OJR: And now does your audience also expect a different standard from you than it does of traditional media?
Galant: Oh, I think so. There will be people who will criticize us, and that’s part of the course. The comment function allows them to do that.
In a way, we are more like the editorial page. We don’t pretend to be objective but we do try to be fair. But we are more and more trying to be provocative and to provoke conversation. We’re almost more like what a TV talk show would be like to journalism.
OJR: What’s your advice for the many young people out there who want to start something like this?

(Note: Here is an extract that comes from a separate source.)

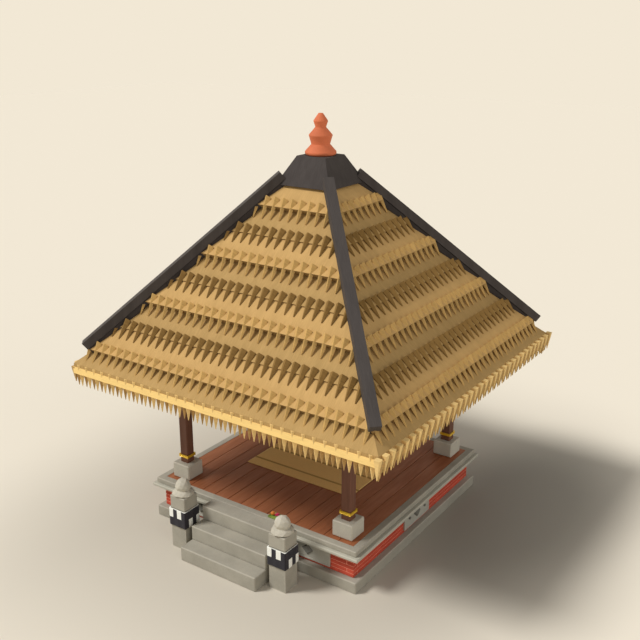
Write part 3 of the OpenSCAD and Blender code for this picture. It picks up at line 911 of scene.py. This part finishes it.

Galant: We’re now after two years really starting to make some decent money. It took at least that long to build up the readership so we could become a viable competitor in the local advertising market. It certainly helped that during that time Liz and I both have husbands who were bringing in the health insurance and the steady income. My advice would be, don’t count it being your income right off the bat. But there is definite real economic potential there and I think we’re just starting to hit that. It’s not nearly as instant as I had hoped it would be. So you have to do some other work–like freelancing–to have some other source of income.
When we launched, we were on Typepad at the $15 per month level. The main thing that this technology allows is for you to throw something up. You can build a castle for free. Just try it, and that was what we did. There are many, many people in journalism who have this dream of starting their own small town newspaper. And it’s certainly something nobody could have done for $15 per month twenty years ago.
Once you become successful, then issues of the reliability and bandwidth come into play and so now we actually have some real expenses. We now have a dedicated server and we pay almost $400 a month for hosting and if the site grows where we want to go, we will have to expand the number of servers. And we now pay people on a freelance basis, both technical people and editorial people. So, yeah, I think the attraction is at first that you can do it for free, but as you become more serious you realize that you can’t really do it for free–you actually pay for things.